Well its been a while since I have actually finished a knife. But here is one I completed this AM.

6.125 W-2 blade with a nice active Hamon. Unfortunately I cannot capture the full effect of the hamon with the camera. The fixtures are parkerized and wax sealed wrought iron with phosphor bronze and stainless spacers. The handle is premium grade stabilized Koa. This material has an iridescence and depth that makes you feel like you can crawl right into the handle. It changes with handle manipulation and light. A very nice piece of wood. Over all length is 11".

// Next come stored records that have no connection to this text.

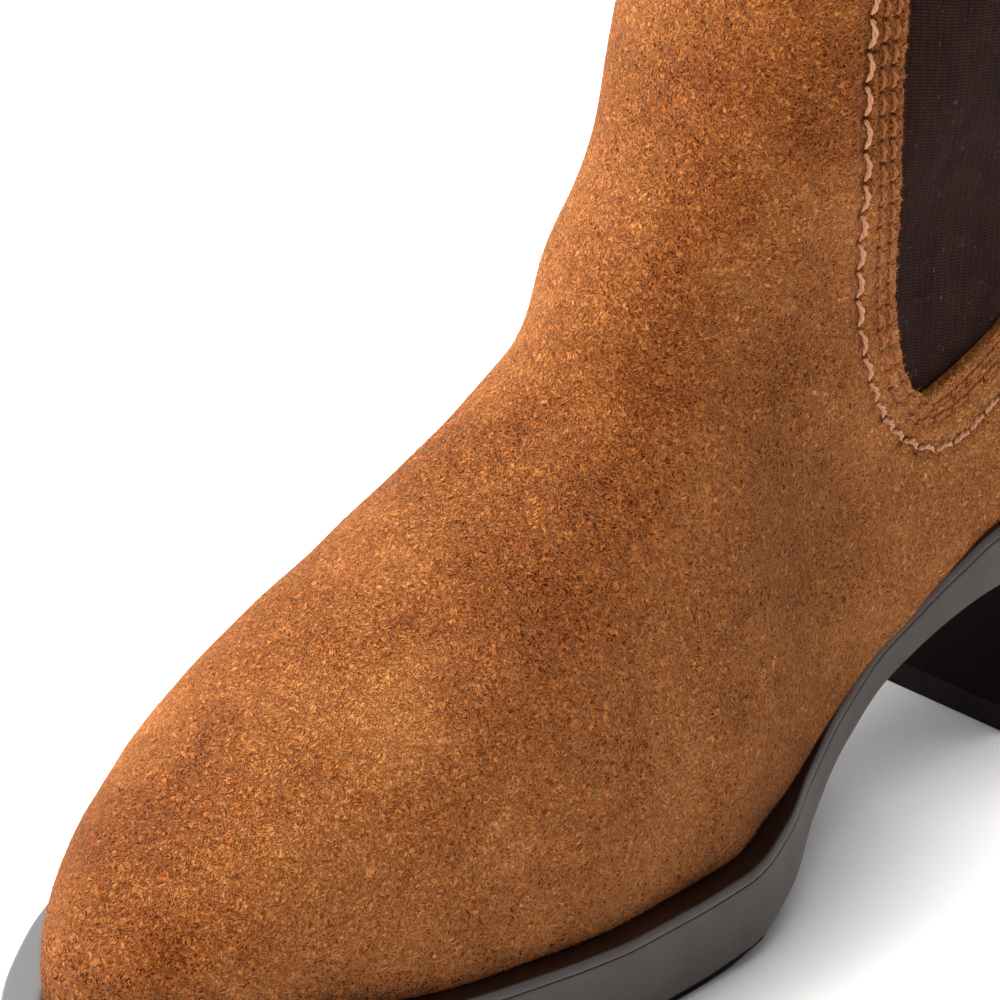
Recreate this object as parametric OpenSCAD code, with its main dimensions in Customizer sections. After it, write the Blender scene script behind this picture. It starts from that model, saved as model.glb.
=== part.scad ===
// Chelsea boot, left foot, cut away into the pieces that a shoemaker would last, glue, nail and sew together.
// Frame: origin on the floor under the middle of the boot, +Z up, toe towards -Y, +X is the outer (lateral) side.

/* [Sole] */
// Length of the sole from the back of the heel to the toe tip
sole_len = 280; // [268:1:292]
// Width of the sole across the ball
ball_w = 96; // [90:1:102]
// Height of the heel where its front face meets the sole
heel_h = 37; // [34:1:40]
// Thickness of the sole edge at the ball, without the welt
band_t = 16.4; // [14:0.2:19]
// Thickness of the sole edge at the waist and heel, without the welt
waist_t = 8; // [7:0.2:10]
// Thickness of the welt that the upper stands on
welt_t = 1.6; // [1.2:0.1:2]
// Thickness of the rubber tread under the forefoot
tread_t = 1.4; // [1.2:0.1:2]
// Thickness of the rubber top piece under the heel
top_piece_t = 6; // [4:0.5:8]

/* [Upper] */
// Height of the collar above the floor, at the gore
collar_h = 181; // [172:1:188]
// Thickness of the suede
suede_t = 1.8; // [1.4:0.1:1.8]
// Thickness of the elastic gore
gore_t = 1; // [0.8:0.1:1]
// Thickness of the leather lining
lining_t = 1.1; // [0.8:0.1:1.2]
// Thickness of the sewing thread
thread_d = 1.1; // [0.8:0.1:1.4]

/* [Pull tab] */
// Width of the webbing loop
tab_w = 17; // [12:1:20]
// Height of the loop above its hinge line
tab_h = 24; // [18:1:30]
// Thickness of the webbing
tab_t = 1; // [0.8:0.1:1]

/* [Hidden] */

kx = ball_w / 96;
ky = sole_len / 280;
y_mid = 137.4;            // the heel end of the design lies this far behind the frame's origin
x_mid = 0;                // and its long axis this far to the side

// ---------- curves ----------
// A smooth monotone curve through a short table of [where, value] pairs
function seg(T, x, i = 0) = (i >= len(T) - 2 || x < T[i + 1][0]) ? i : seg(T, x, i + 1);
function slp(T, i) = (T[i + 1][1] - T[i][1]) / (T[i + 1][0] - T[i][0]);
function tng(T, i) = i == 0 ? slp(T, 0) : i == len(T) - 1 ? slp(T, i - 1) :
    let (a = slp(T, i - 1), b = slp(T, i), p = T[i][0] - T[i - 1][0], q = T[i + 1][0] - T[i][0])
    a * b <= 0 ? 0 : 3 * (p + q) / ((2 * q + p) / a + (q + 2 * p) / b);
function crv(T, x0) = let (x = min(max(x0, T[0][0]), T[len(T) - 1][0]), i = seg(T, x),
    h = T[i + 1][0] - T[i][0], t = (x - T[i][0]) / h)
    (2*t*t*t - 3*t*t + 1) * T[i][1] + (t*t*t - 2*t*t + t) * h * tng(T, i)
    + (3*t*t - 2*t*t*t) * T[i + 1][1] + (t*t*t - t*t) * h * tng(T, i + 1);
function clamp01(t) = min(max(t, 0), 1);
function ease(a, b, x) = let (t = clamp01((x - a) / (b - a))) t * t * (3 - 2 * t);
// Rounds a half width off towards an end of the boot
function cap(t, n) = let (s = clamp01(t)) sqrt(1 - pow(1 - s, n));
function lerp(a, b, t) = a + (b - a) * t;

// Underside of the sole, [y, z], y from the toe tip to the back of the heel
UNDER = [[-280, 7], [-260, 4.2], [-235, 1.8], [-205, 0], [-185, 0], [-165, 0], [-150, 1], [-130, 0.2 * heel_h],
         [-110, 0.45 * heel_h], [-90, 0.71 * heel_h], [-62, heel_h - 1.4], [-30, heel_h], [0, heel_h]];
// Thickness of the sole edge, welt included
EDGE = [[-280, band_t + welt_t], [-180, band_t + welt_t], [-150, band_t + welt_t - 0.6], [-134, band_t + welt_t - 3],
        [-114, waist_t + welt_t + 0.6], [-100, waist_t + 1.2], [-88, waist_t + 1], [-74, waist_t + welt_t + 0.8],
        [-60, waist_t + welt_t + 3.2], [0, waist_t + welt_t + 3.2]];
function under(y) = crv(UNDER, y);
function deck(y) = crv(UNDER, y) + crv(EDGE, y);     // top of the welt

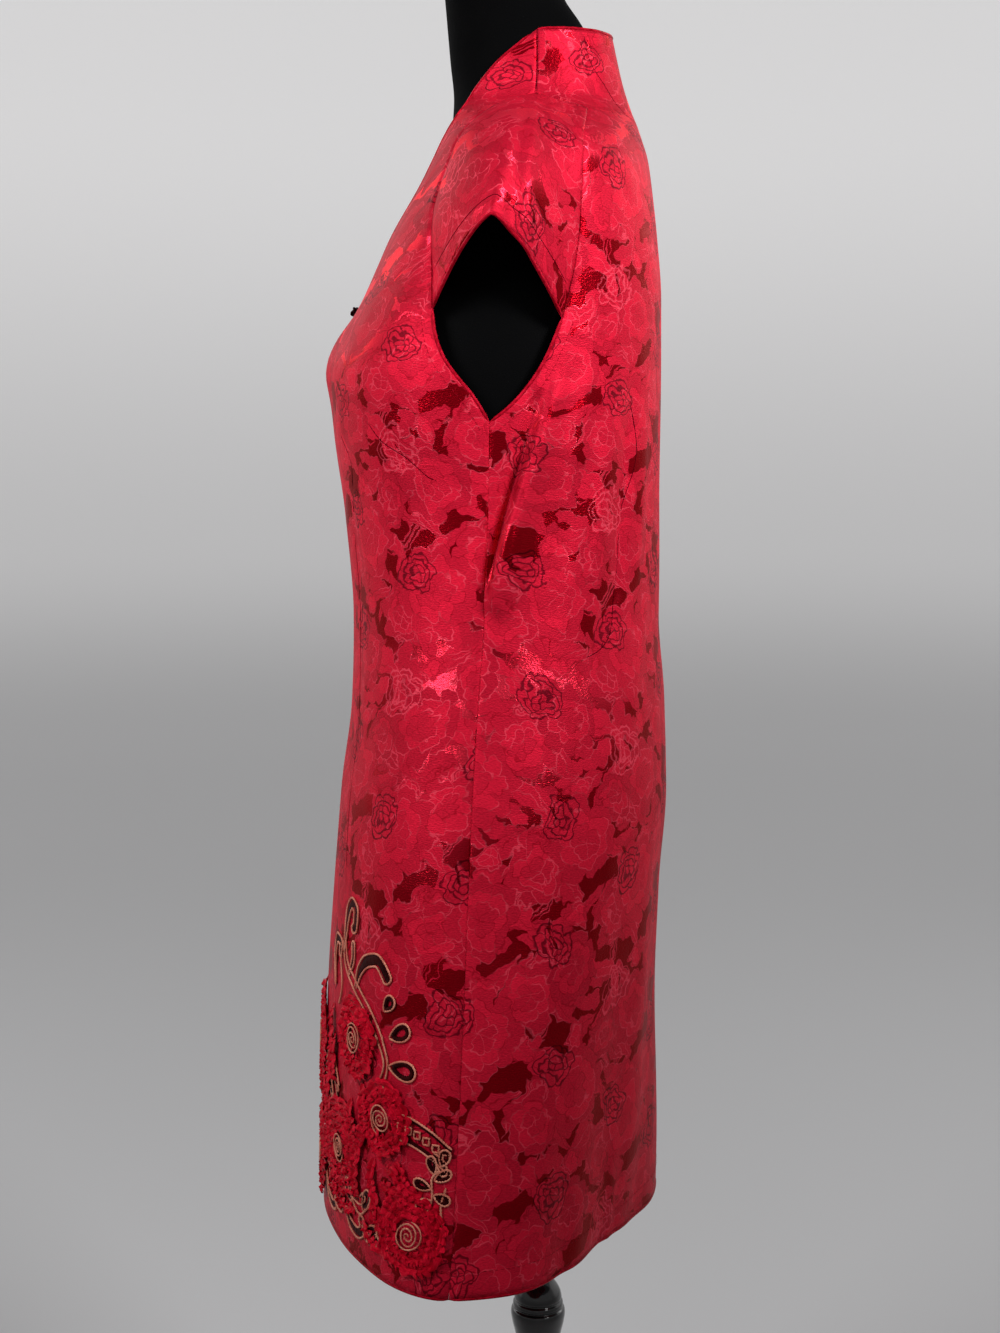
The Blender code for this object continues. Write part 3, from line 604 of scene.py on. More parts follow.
class Wires:
    """Short names for shader nodes; numbers and sockets mix freely."""

    def __init__(self, name):
        self.material = bpy.data.materials.new(name)
        self.material.use_nodes = True
        self.tree = self.material.node_tree
        self.shader = self.tree.nodes["Principled BSDF"]

    def node(self, kind, **settings):
        made = self.tree.nodes.new(kind)
        for key, value in settings.items():
            setattr(made, key, value)
        return made

    def feed(self, socket, value):
        if isinstance(value, bpy.types.NodeSocket):
            self.tree.links.new(value, socket)
        else:
            socket.default_value = value

    def give(self, name, value):
        self.feed(self.shader.inputs[name], value)

    def fed(self, kind, values, **settings):
        """The outputs of a new node whose first inputs get the values in order."""
        made = self.node(kind, **settings)
        for socket, value in zip(made.inputs, values):
            self.feed(socket, value)
        return made.outputs

    def math(self, operation, *values):
        return self.fed("ShaderNodeMath", values, operation=operation)[0]

    def step(self, value, low, high, out_low=0.0, out_high=1.0):
        values = (value, low, high, out_low, out_high)
        return self.fed("ShaderNodeMapRange", values, interpolation_type="SMOOTHSTEP")[0]

    def vector(self, operation, *values):
        outputs = self.fed("ShaderNodeVectorMath", values, operation=operation)
        return outputs["Value" if operation == "LENGTH" else 0]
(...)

Delivering it to the new owner tomorrow. He has already seen the pics but they just do not do it justice.


----------



## youngdon (Mar 10, 2010)

Beautiful knife Chuck, that koa really makes it pop. I'd like to have a better look at the hamon though as i have no idea what it looks like. I'm gonna google it.


----------



## youngdon (Mar 10, 2010)

Here is a description http://en.wikipedia.org/wiki/Hamon_(swordsmithing)


----------



## Antlerz22 (Apr 18, 2011)

chuck richards said:


> Well its been a while since I have actually finished a knife. But here is one I completed this AM.
> 
> 6.125 W-2 blade with a nice active Hamon. Unfortunately I cannot capture the full effect of the hamon with the camera. The fixtures are parkerized and wax sealed wrought iron with phosphor bronze and stainless spacers. The handle is premium grade stabilized Koa. This material has an iridescence and depth that makes you feel like you can crawl right into the handle. It changes with handle manipulation and light. A very nice piece of wood. Over all length is 11".
> 
> ...


 After looking at the link Don provided I can see exactly where the line of diffrentiation is in the "hamon". Look to the right of the description there is a drawn rendition of what it looks like and the different stages it can be taken to.


----------



## bones44 (Jan 7, 2011)

You are true artist sir !


----------



## hassell (Feb 9, 2010)

Another work of art from the master, well done.


----------



## prairiewolf (Feb 19, 2012)

very very nice!!!


----------



## 220swift (Mar 2, 2011)

a beautiful blade


----------